While I never allowed World of Warcraft to take over my own life, I
played a great deal of the game during some tumultuous and difficult
years. I participated in the PvP grind that the Vice article discusses
and wear my “Commander” tag to this day. I saw people become
colloquially “addicted” to WoW, in the sense that WoW became central to
their lives. It’s not that everybody quits their job and becomes a
full-time player, so much as being able to count on people to show up
around 6 PM and hang around until 10-11 PM, 5-7 nights a week.
Vice’s article hints at part of the reason why this happens:
community. Players in WoW self-sort themselves into guilds for the
purposes of raiding endgame dungeons and (more rarely) for PvP. It’s not
uncommon, at this point, for long-time WoW players to have real-world
friendships that have transcended the game. While I am not in regular
contact with the vast majority of people I played WoW with, I remain
friends with a double-digit group of people that I met solely as a
result of our mutual travels through Azeroth.
But WoW didn’t just offer a community. It offers a chance to succeed
publicly, to be recognized for that achievement, and to feel as though
you are making a positive contribution to something larger than
yourself.

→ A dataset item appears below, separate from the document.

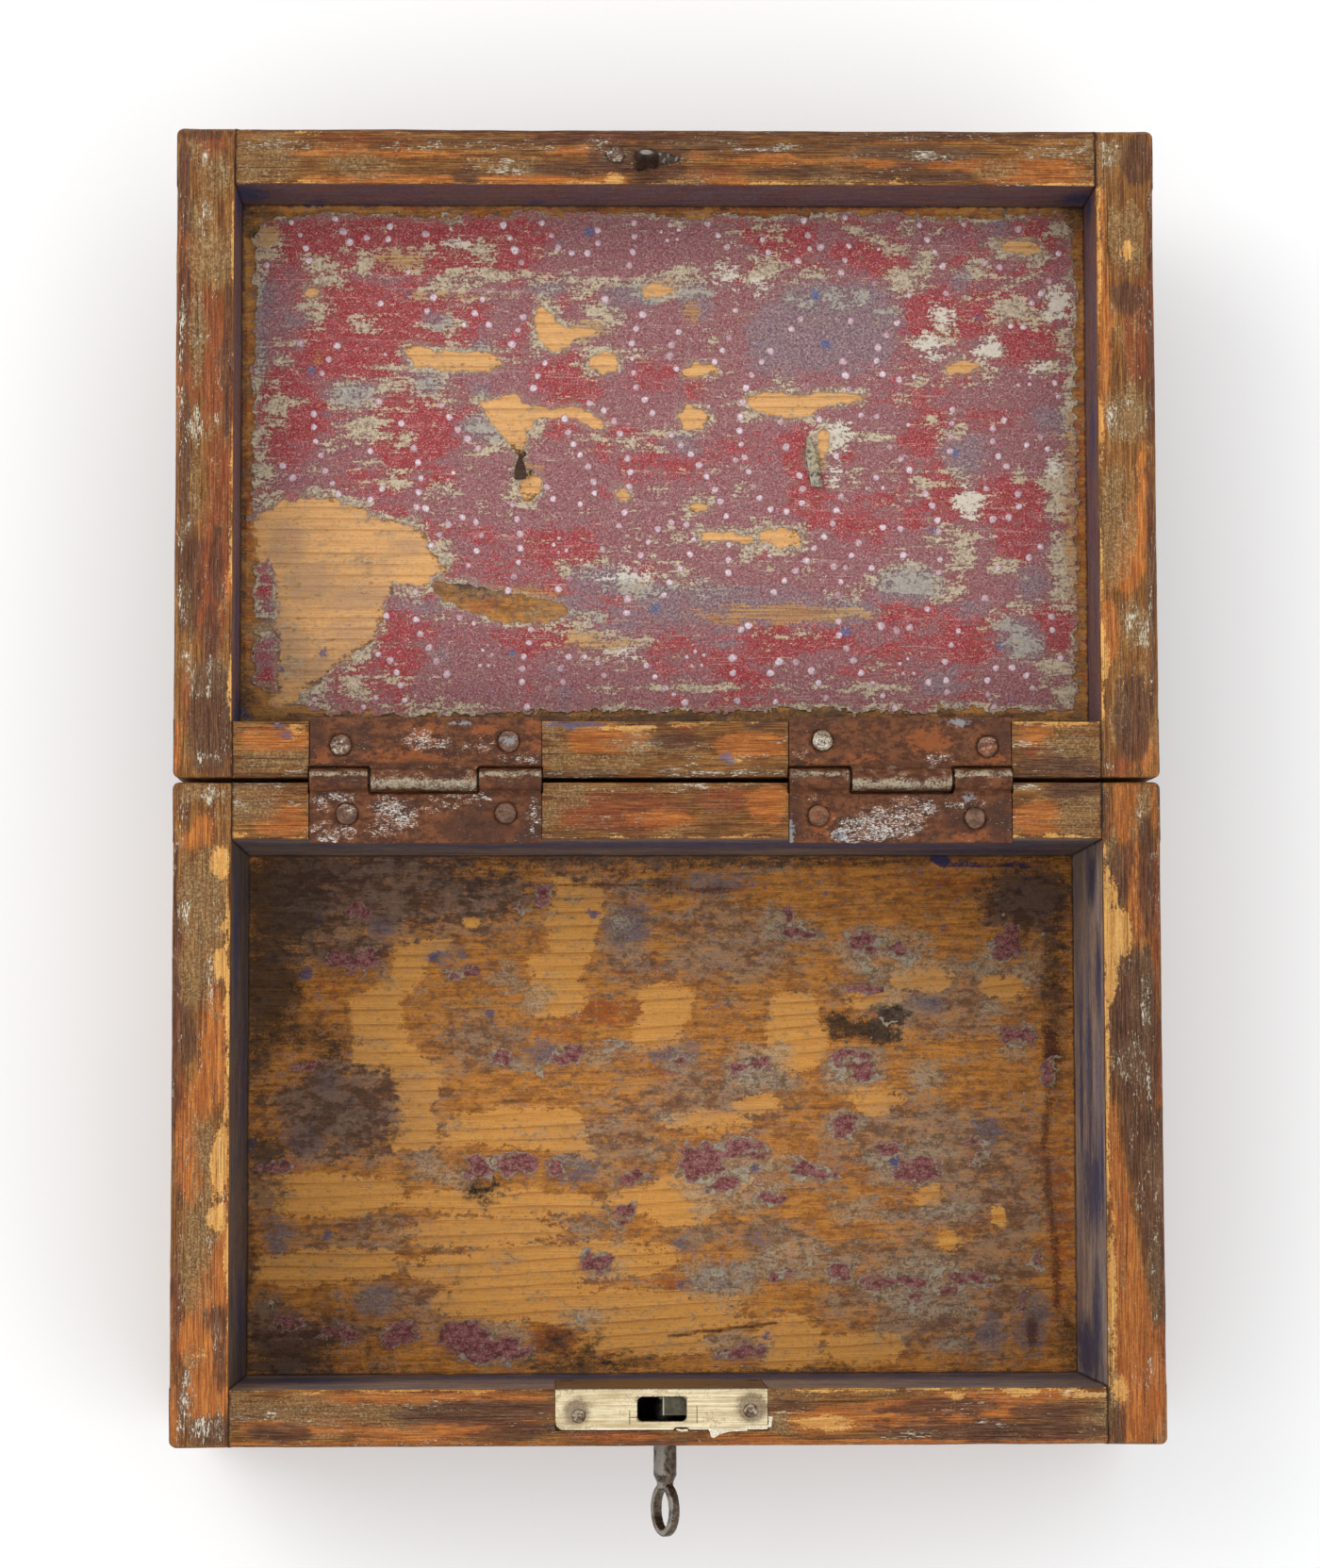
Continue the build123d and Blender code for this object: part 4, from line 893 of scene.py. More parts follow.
# Marks on the rims, read off the object's plan view: x0, x1, y0, y1, turn, in pixels of the frame at the level of the rim.
RIM_MARKS = {
    "lid_front_board": dict(
        # round the hook and its nail, the first four dark marks are rust with the hook's painted shadow to its lower
        # right
        dark=[(628, 676, 152, 182), (628, 672, 154, 180), (668, 724, 160, 182), (706, 722, 166, 174), (186, 700, 131, 141, .2), (560, 1224, 137, 150, 0), (420, 640, 148, 153), (640, 900, 141, 152), (480, 505, 177, 198), (676, 700, 184, 195), (900, 1034, 180, 191, 1.5), (900, 1060, 155, 170), (700, 900, 150, 160, .5), (800, 900, 178, 186), (560, 640, 172, 184, 2)],
        orange=[(684, 710, 176, 184), (640, 668, 178, 186), (296, 560, 158, 170, 2), (316, 492, 184, 199, .5), (634, 666, 178, 199), (736, 800, 190, 200), (900, 1156, 168, 180, .4), (1039, 1165, 182, 198), (900, 1140, 146, 154, .5), (505, 640, 183, 198, 1), (560, 760, 161, 170, .5), (760, 900, 164, 175, .4), (590, 660, 155, 163)],
        grime=[(250, 313, 147, 196), (350, 422, 166, 184, -2), (262, 300, 155, 173), (1150, 1166, 150, 182), (520, 600, 170, 182), (700, 745, 191, 200), (860, 905, 182, 196), (1034, 1080, 172, 190)],
        pale=[(440, 600, 150, 160, 1), (488, 544, 165, 172, 2), (515, 566, 174, 184), (355, 362, 155, 166), (900, 1056, 155, 170, 1), (610, 650, 150, 158), (700, 780, 148, 156), (640, 690, 160, 172), (1080, 1150, 152, 168), (780, 880, 153, 160), (262, 330, 148, 160)],
        bare=[(314, 347, 137, 142, 3), (505, 528, 193, 199), (941, 966, 192, 199), (900, 910, 193, 199), (640, 662, 184, 196), (250, 275, 194, 199), (750, 800, 196, 199), (1090, 1160, 194, 198)],
        red=[(560, 760, 138, 152), (700, 780, 176, 190), (316, 460, 143, 150)]),
    "lid_left_board": dict(
        dark=[(189, 202, 150, 260), (188, 201, 240, 420), (188, 203, 400, 560), (188, 212, 540, 680), (201, 244, 702, 820), (236, 247, 300, 460), (222, 236, 560, 640), (218, 229, 640, 709), (192, 246, 138, 146)],
        orange=[(187, 191, 190, 620), (184, 191, 768, 824), (240, 248, 600, 640)],
        grime=[(200, 247, 244, 305), (201, 217, 300, 408), (216, 243, 173, 205), (201, 212, 470, 565), (229, 245, 694, 758), (200, 214, 148, 168), (203, 220, 205, 260), (203, 215, 760, 800)],
        pale=[(214, 232, 212, 232), (202, 212, 424, 477), (202, 213, 446, 466), (189, 201, 551, 583), (189, 201, 619, 657), (199, 231, 698, 738), (197, 202, 788, 801), (214, 229, 798, 812), (201, 216, 300, 405), (189, 196, 300, 540), (205, 245, 160, 180), (190, 198, 690, 720), (231, 236, 430, 450)],
        bare=[(246, 250, 210, 300), (245, 249, 480, 640), (246, 250, 800, 815)],
        red=[(217, 246, 305, 530), (188, 200, 150, 560), (206, 248, 520, 702), (222, 248, 470, 545), (198, 210, 384, 428), (199, 209, 250, 290), (208, 224, 303, 349), (209, 243, 140, 161), (193, 201, 690, 770)]),
    "lid_right_board": dict(
        dark=[(1189, 1222, 143, 197), (1182, 1217, 714, 805), (1217, 1226, 480, 760), (1214, 1226, 200, 470), (1176, 1214, 300, 330)],
        orange=[(1165, 1177, 199, 480), (1207, 1219, 470, 530), (1184, 1217, 528, 628, 12), (1198, 1222, 768, 822), (1220, 1229, 768, 822), (1219, 1226, 138, 196), (1168, 1186, 640, 700)],
        grime=[(1176, 1214, 215, 287), (1166, 1200, 498, 616), (1174, 1214, 409, 466), (1165, 1189, 148, 176), (1193, 1217, 642, 684), (1176, 1200, 740, 790)],
        pale=[(1165, 1189, 148, 176), (1193, 1217, 642, 684), (1174, 1216, 420, 465), (1186, 1200, 640, 660), (1218, 1223, 196, 226), (1215, 1222, 560, 760), (1212, 1217, 300, 330)],
        bare=[(1168, 1175, 678, 730), (1163, 1167, 780, 822), (1164, 1168, 196, 330), (1188, 1204, 255, 275)],
        red=[(1217, 1227, 200, 470), (1195, 1216, 300, 410), (1178, 1200, 800, 824)]),
    "lid_back_board": dict(
        dark=[(240, 830, 817, 826), (830, 1168, 817, 826), (790, 825, 765, 774), (1074, 1165, 800, 822), (690, 748, 780, 792)],
        orange=[(600, 690, 772, 800), (760, 835, 776, 806), (262, 327, 772, 800), (1074, 1120, 768, 790)],
        grime=[(576, 600, 775, 815), (250, 300, 795, 820), (1100, 1166, 775, 815), (600, 680, 800, 815), (300, 330, 796, 815), (640, 740, 790, 800)],
        pale=[(650, 700, 774, 796), (577, 640, 768, 776), (690, 770, 815, 823), (580, 640, 816, 822), (575, 660, 815, 822), (770, 835, 815, 822), (300, 330, 815, 823), (1074, 1090, 770, 800)],
        bare=[(707, 745, 765, 771), (302, 323, 768, 774), (640, 700, 768, 778), (760, 800, 800, 806), (306, 323, 779, 783), (1080, 1160, 766, 769)],
        smear=[(576, 640, 765, 771), (291, 301, 766, 774, 40), (298, 309, 774, 781, 25), (765, 777, 800, 809), (1010, 1050, 764, 768)],
        red=[(718, 735, 772, 792), (1090, 1130, 790, 805), (340, 420, 800, 820)]),
    "tray_back_board": dict(
        dark=[(243, 835, 883, 889), (580, 640, 882, 889), (835, 1166, 884, 889), (1110, 1166, 830, 846), (243, 330, 829, 834)],
        orange=[(802, 832, 836, 880), (790, 826, 842, 876), (660, 740, 856, 878), (1074, 1130, 852, 885), (270, 330, 850, 886)],
        grime=[(576, 618, 832, 850), (243, 300, 832, 870), (1120, 1166, 834, 884), (576, 590, 850, 880)],
        pale=[(614, 674, 830, 839), (683, 754, 830, 839), (240, 254, 829, 840), (760, 830, 829, 834), (252, 330, 829, 836), (1074, 1100, 829, 836), (243, 262, 850, 862)],
        bare=[(761, 816, 885, 890), (640, 665, 886, 890), (1074, 1150, 885, 889), (245, 262, 884, 889)],
        red=[(590, 730, 840, 880), (740, 800, 838, 858), (262, 300, 838, 856)]),
    "tray_left_board": dict(
        dark=[(181, 189, 890, 1300), (187, 200, 1450, 1522), (200, 242, 1505, 1531), (222, 240, 1384, 1420), (226, 240, 1418, 1474), (187, 206, 1066, 1130), (184, 194, 1300, 1440)],
        orange=[(180, 188, 830, 886), (205, 229, 862, 897), (213, 243, 1041, 1190), (196, 222, 1139, 1200, 10), (189, 214, 1180, 1280, -8), [(240, 1301), (243, 1340), (243, 1460), (205, 1460), (192, 1440), (190, 1420), (208, 1376), (219, 1330)], (189, 243, 1457, 1506), (179, 188, 1472, 1537), (192, 214, 880, 900)],
        grime=[(189, 243, 905, 1008), (188, 224, 1008, 1075), (190, 201, 909, 1006), (206, 232, 1190, 1240), (195, 225, 1260, 1400, 5), (189, 243, 834, 850), (203, 235, 1436, 1450)],
        pale=[(205, 235, 836, 850), (188, 192, 1048, 1137), (192, 203, 1450, 1515), (205, 240, 1505, 1527), (189, 202, 930, 1000), (181, 187, 1010, 1016), (182, 186, 1150, 1158), (205, 222, 1434, 1442)],
        bare=[(224, 244, 897, 934), (226, 244, 1004, 1040), (225, 242, 1180, 1275, 3), (238, 244, 934, 1190), (203, 221, 1435, 1440), (220, 240, 1275, 1305), (238, 244, 1300, 1380), (233, 243, 974, 990)],
        red=[(182, 192, 900, 1200), (183, 193, 1330, 1470), (186, 200, 1140, 1260), (238, 245, 1190, 1290)]),
    "tray_right_board": dict(
        dark=[(1176, 1219, 1000, 1190), (1169, 1199, 893, 985, 14), [(1188, 1176), (1236, 1176), (1239, 1300), (1240, 1404), (1226, 1398), (1216, 1340), (1208, 1290), (1197, 1235)], (1204, 1226, 870, 1000), (1206, 1228, 1000, 1190), (1166, 1176, 840, 890), (1180, 1192, 1490, 1533)],
        orange=[[(1178, 832), (1207, 832), (1213, 900), (1221, 960), (1222, 1034), (1212, 1034), (1204, 990), (1193, 930), (1180, 880)], [(1170, 1170), (1182, 1170), (1190, 1235), (1202, 1290), (1211, 1340), (1220, 1400), (1236, 1450), (1239, 1533), (1188, 1533), (1184, 1440), (1180, 1300), (1174, 1240)], [(1176, 1200), (1186, 1220), (1200, 1300), (1208, 1380), (1196, 1400), (1184, 1380), (1180, 1280)], (1235, 1242, 1473, 1534), (1218, 1227, 830, 890), (1168, 1190, 850, 890)],
        grime=[(1204, 1216, 840, 890), (1206, 1224, 1000, 1100), (1178, 1190, 1455, 1534), (1170, 1180, 890, 920), (1222, 1236, 1300, 1400)],
        pale=[(1185, 1220, 1104, 1146, 45), (1188, 1214, 1110, 1136, 50), (1205, 1211, 853, 864), (1210, 1222, 1000, 1200), (1218, 1232, 1300, 1415), (1220, 1236, 1430, 1475), (1216, 1234, 1180, 1300), (1228, 1236, 1500, 1530), (1169, 1174, 834, 842)],
        bare=[(1168, 1186, 920, 1068), (1168, 1200, 962, 1018), (1168, 1177, 1060, 1190), (1175, 1185, 1285, 1460, 2), (1182, 1194, 1458, 1488), (1171, 1177, 1190, 1290), (1167, 1172, 890, 925)],
        red=[(1222, 1232, 900, 1190), (1190, 1236, 1430, 1533), (1228, 1240, 1190, 1470)]),
    "tray_front_board": dict(
        dark=[(264, 327, 1511, 1526, 3), (495, 600, 1512, 1527, -5), (419, 587, 1486, 1508, -2), (915, 1173, 1508, 1528), (929, 1060, 1484, 1502, -3), (600, 815, 1526, 1534), (245, 290, 1500, 1508), (816, 860, 1480, 1492), (1070, 1170, 1490, 1503)],
        orange=[(283, 581, 1475, 1491), (248, 420, 1508, 1520, 3), (380, 581, 1505, 1528, -5), (829, 1180, 1480, 1500, -4), (829, 920, 1498, 1520), (900, 1120, 1500, 1512, -5), (620, 720, 1520, 1530), (240, 1240, 1527, 1534), (740, 840, 1520, 1531)],
        grime=[(245, 365, 1481, 1509), (365, 475, 1488, 1508), (1150, 1180, 1482, 1526), (816, 870, 1474, 1486), (820, 840, 1500, 1520), (245, 260, 1475, 1500)],
        pale=[(248, 330, 1504, 1510), (1127, 1179, 1475, 1484), (820, 832, 1498, 1512)],
        bare=[(481, 527, 1472, 1476), (843, 895, 1473, 1477), (1004, 1020, 1476, 1484), (1064, 1100, 1472, 1481), (1127, 1180, 1474, 1485), (836, 910, 1502, 1516), (900, 1000, 1472, 1475)],
        red=[(600, 700, 1516, 1528), (1060, 1180, 1520, 1531), (300, 400, 1494, 1502)]),
}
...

Leading a group of 25-40 people through a series of
choreographed fights while they variously alt-tab, argue, bio break,
check Thottbot, check YouTube, get distracted, make food, kill random
trash, and occasionally kill bosses felt like an achievement at the end
of the night, especially if you’d refrained from throttling the guild
leader after he speculated that we should just give all the caster DPS
loot to mages by default in the middle of a raid.